→ CHALLENGE
Each line that follows is to be retyped exactly.

begin RECORDS FOR THE EXERCISE

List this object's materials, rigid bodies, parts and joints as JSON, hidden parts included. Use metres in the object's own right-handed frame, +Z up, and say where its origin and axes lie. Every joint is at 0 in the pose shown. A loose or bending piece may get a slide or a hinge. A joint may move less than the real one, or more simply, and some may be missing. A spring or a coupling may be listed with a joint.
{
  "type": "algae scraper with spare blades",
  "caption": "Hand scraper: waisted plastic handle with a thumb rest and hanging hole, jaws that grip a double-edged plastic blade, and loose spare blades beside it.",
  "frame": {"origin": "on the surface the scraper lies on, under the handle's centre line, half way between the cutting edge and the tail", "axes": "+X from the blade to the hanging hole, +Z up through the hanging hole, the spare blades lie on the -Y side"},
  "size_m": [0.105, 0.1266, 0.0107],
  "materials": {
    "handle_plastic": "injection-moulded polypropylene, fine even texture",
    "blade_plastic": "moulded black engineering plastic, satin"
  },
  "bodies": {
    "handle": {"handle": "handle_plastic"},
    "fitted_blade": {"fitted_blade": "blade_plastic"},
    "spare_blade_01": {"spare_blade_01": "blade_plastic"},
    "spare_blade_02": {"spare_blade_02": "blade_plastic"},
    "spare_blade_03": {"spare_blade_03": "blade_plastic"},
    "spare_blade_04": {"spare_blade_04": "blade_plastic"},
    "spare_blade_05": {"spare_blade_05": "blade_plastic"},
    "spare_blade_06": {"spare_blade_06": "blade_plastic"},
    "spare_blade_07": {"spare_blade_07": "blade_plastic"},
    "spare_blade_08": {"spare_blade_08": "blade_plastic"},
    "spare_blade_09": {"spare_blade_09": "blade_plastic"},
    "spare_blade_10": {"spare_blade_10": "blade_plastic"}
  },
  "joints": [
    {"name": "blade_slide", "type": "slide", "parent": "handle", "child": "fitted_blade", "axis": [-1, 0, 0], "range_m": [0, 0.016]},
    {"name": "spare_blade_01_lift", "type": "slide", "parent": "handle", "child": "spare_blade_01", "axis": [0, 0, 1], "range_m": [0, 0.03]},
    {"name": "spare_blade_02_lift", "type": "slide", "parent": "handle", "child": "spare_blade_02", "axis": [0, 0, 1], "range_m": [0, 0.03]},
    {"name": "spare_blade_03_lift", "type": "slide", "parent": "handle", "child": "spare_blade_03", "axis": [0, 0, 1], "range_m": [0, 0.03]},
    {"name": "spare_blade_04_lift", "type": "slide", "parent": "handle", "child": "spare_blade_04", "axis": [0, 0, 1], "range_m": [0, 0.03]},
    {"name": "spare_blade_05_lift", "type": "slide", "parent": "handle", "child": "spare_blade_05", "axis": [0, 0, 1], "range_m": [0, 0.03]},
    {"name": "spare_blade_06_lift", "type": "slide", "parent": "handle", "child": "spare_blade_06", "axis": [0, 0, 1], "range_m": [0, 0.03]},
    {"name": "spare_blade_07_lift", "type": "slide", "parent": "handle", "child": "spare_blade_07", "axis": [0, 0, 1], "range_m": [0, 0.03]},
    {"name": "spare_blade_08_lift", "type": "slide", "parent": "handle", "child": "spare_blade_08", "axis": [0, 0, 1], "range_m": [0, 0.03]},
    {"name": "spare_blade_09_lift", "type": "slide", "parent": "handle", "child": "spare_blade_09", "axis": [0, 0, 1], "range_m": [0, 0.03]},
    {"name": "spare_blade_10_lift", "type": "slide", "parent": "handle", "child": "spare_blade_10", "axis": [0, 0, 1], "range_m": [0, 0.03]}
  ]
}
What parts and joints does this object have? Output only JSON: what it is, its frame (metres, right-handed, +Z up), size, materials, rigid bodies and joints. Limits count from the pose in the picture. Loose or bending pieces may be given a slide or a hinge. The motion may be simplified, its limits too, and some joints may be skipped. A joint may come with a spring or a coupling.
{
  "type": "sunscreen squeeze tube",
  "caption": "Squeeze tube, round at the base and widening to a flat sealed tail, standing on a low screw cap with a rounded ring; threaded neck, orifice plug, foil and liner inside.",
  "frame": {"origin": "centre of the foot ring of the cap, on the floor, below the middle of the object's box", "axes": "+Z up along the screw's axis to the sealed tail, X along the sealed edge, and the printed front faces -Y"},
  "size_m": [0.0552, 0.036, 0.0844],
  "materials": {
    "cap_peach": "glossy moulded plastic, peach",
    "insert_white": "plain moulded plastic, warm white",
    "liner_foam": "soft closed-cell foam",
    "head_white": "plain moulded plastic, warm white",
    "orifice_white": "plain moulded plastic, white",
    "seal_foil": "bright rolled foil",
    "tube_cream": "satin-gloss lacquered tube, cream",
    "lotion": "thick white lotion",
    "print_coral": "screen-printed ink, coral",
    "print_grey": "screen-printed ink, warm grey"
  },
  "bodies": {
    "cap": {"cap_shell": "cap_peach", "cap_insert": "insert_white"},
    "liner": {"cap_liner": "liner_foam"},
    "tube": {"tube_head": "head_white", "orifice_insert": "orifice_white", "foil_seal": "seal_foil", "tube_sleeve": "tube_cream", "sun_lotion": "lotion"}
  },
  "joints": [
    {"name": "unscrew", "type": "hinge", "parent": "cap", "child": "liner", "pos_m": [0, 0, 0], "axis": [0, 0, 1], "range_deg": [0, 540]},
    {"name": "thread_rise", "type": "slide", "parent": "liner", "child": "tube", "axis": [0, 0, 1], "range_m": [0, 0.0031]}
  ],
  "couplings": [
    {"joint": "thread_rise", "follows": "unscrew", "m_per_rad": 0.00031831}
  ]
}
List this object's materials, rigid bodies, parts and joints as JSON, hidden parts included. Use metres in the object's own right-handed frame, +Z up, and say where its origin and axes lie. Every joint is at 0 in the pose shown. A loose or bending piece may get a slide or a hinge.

end RECORDS FOR THE EXERCISE

→ ANSWER TO THE EXERCISE
List this object's materials, rigid bodies, parts and joints as JSON, hidden parts included. Use metres in the object's own right-handed frame, +Z up, and say where its origin and axes lie. Every joint is at 0 in the pose shown. A loose or bending piece may get a slide or a hinge. A joint may move less than the real one, or more simply, and some may be missing. A spring or a coupling may be listed with a joint.
{
  "type": "algae scraper with spare blades",
  "caption": "Hand scraper: waisted plastic handle with a thumb rest and hanging hole, jaws that grip a double-edged plastic blade, and loose spare blades beside it.",
  "frame": {"origin": "on the surface the scraper lies on, under the handle's centre line, half way between the cutting edge and the tail", "axes": "+X from the blade to the hanging hole, +Z up through the hanging hole, the spare blades lie on the -Y side"},
  "size_m": [0.105, 0.1266, 0.0107],
  "materials": {
    "handle_plastic": "injection-moulded polypropylene, fine even texture",
    "blade_plastic": "moulded black engineering plastic, satin"
  },
  "bodies": {
    "handle": {"handle": "handle_plastic"},
    "fitted_blade": {"fitted_blade": "blade_plastic"},
    "spare_blade_01": {"spare_blade_01": "blade_plastic"},
    "spare_blade_02": {"spare_blade_02": "blade_plastic"},
    "spare_blade_03": {"spare_blade_03": "blade_plastic"},
    "spare_blade_04": {"spare_blade_04": "blade_plastic"},
    "spare_blade_05": {"spare_blade_05": "blade_plastic"},
    "spare_blade_06": {"spare_blade_06": "blade_plastic"},
    "spare_blade_07": {"spare_blade_07": "blade_plastic"},
    "spare_blade_08": {"spare_blade_08": "blade_plastic"},
    "spare_blade_09": {"spare_blade_09": "blade_plastic"},
    "spare_blade_10": {"spare_blade_10": "blade_plastic"}
  },
  "joints": [
    {"name": "blade_slide", "type": "slide", "parent": "handle", "child": "fitted_blade", "axis": [-1, 0, 0], "range_m": [0, 0.016]},
    {"name": "spare_blade_01_lift", "type": "slide", "parent": "handle", "child": "spare_blade_01", "axis": [0, 0, 1], "range_m": [0, 0.03]},
    {"name": "spare_blade_02_lift", "type": "slide", "parent": "handle", "child": "spare_blade_02", "axis": [0, 0, 1], "range_m": [0, 0.03]},
    {"name": "spare_blade_03_lift", "type": "slide", "parent": "handle", "child": "spare_blade_03", "axis": [0, 0, 1], "range_m": [0, 0.03]},
    {"name": "spare_blade_04_lift", "type": "slide", "parent": "handle", "child": "spare_blade_04", "axis": [0, 0, 1], "range_m": [0, 0.03]},
    {"name": "spare_blade_05_lift", "type": "slide", "parent": "handle", "child": "spare_blade_05", "axis": [0, 0, 1], "range_m": [0, 0.03]},
    {"name": "spare_blade_06_lift", "type": "slide", "parent": "handle", "child": "spare_blade_06", "axis": [0, 0, 1], "range_m": [0, 0.03]},
    {"name": "spare_blade_07_lift", "type": "slide", "parent": "handle", "child": "spare_blade_07", "axis": [0, 0, 1], "range_m": [0, 0.03]},
    {"name": "spare_blade_08_lift", "type": "slide", "parent": "handle", "child": "spare_blade_08", "axis": [0, 0, 1], "range_m": [0, 0.03]},
    {"name": "spare_blade_09_lift", "type": "slide", "parent": "handle", "child": "spare_blade_09", "axis": [0, 0, 1], "range_m": [0, 0.03]},
    {"name": "spare_blade_10_lift", "type": "slide", "parent": "handle", "child": "spare_blade_10", "axis": [0, 0, 1], "range_m": [0, 0.03]}
  ]
}
What parts and joints does this object have? Output only JSON: what it is, its frame (metres, right-handed, +Z up), size, materials, rigid bodies and joints. Limits count from the pose in the picture. Loose or bending pieces may be given a slide or a hinge. The motion may be simplified, its limits too, and some joints may be skipped. A joint may come with a spring or a coupling.
{
  "type": "sunscreen squeeze tube",
  "caption": "Squeeze tube, round at the base and widening to a flat sealed tail, standing on a low screw cap with a rounded ring; threaded neck, orifice plug, foil and liner inside.",
  "frame": {"origin": "centre of the foot ring of the cap, on the floor, below the middle of the object's box", "axes": "+Z up along the screw's axis to the sealed tail, X along the sealed edge, and the printed front faces -Y"},
  "size_m": [0.0552, 0.036, 0.0844],
  "materials": {
    "cap_peach": "glossy moulded plastic, peach",
    "insert_white": "plain moulded plastic, warm white",
    "liner_foam": "soft closed-cell foam",
    "head_white": "plain moulded plastic, warm white",
    "orifice_white": "plain moulded plastic, white",
    "seal_foil": "bright rolled foil",
    "tube_cream": "satin-gloss lacquered tube, cream",
    "lotion": "thick white lotion",
    "print_coral": "screen-printed ink, coral",
    "print_grey": "screen-printed ink, warm grey"
  },
  "bodies": {
    "cap": {"cap_shell": "cap_peach", "cap_insert": "insert_white"},
    "liner": {"cap_liner": "liner_foam"},
    "tube": {"tube_head": "head_white", "orifice_insert": "orifice_white", "foil_seal": "seal_foil", "tube_sleeve": "tube_cream", "sun_lotion": "lotion"}
  },
  "joints": [
    {"name": "unscrew", "type": "hinge", "parent": "cap", "child": "liner", "pos_m": [0, 0, 0], "axis": [0, 0, 1], "range_deg": [0, 540]},
    {"name": "thread_rise", "type": "slide", "parent": "liner", "child": "tube", "axis": [0, 0, 1], "range_m": [0, 0.0031]}
  ],
  "couplings": [
    {"joint": "thread_rise", "follows": "unscrew", "m_per_rad": 0.00031831}
  ]
}
List this object's materials, rigid bodies, parts and joints as JSON, hidden parts included. Use metres in the object's own right-handed frame, +Z up, and say where its origin and axes lie. Every joint is at 0 in the pose shown. A loose or bending piece may get a slide or a hinge.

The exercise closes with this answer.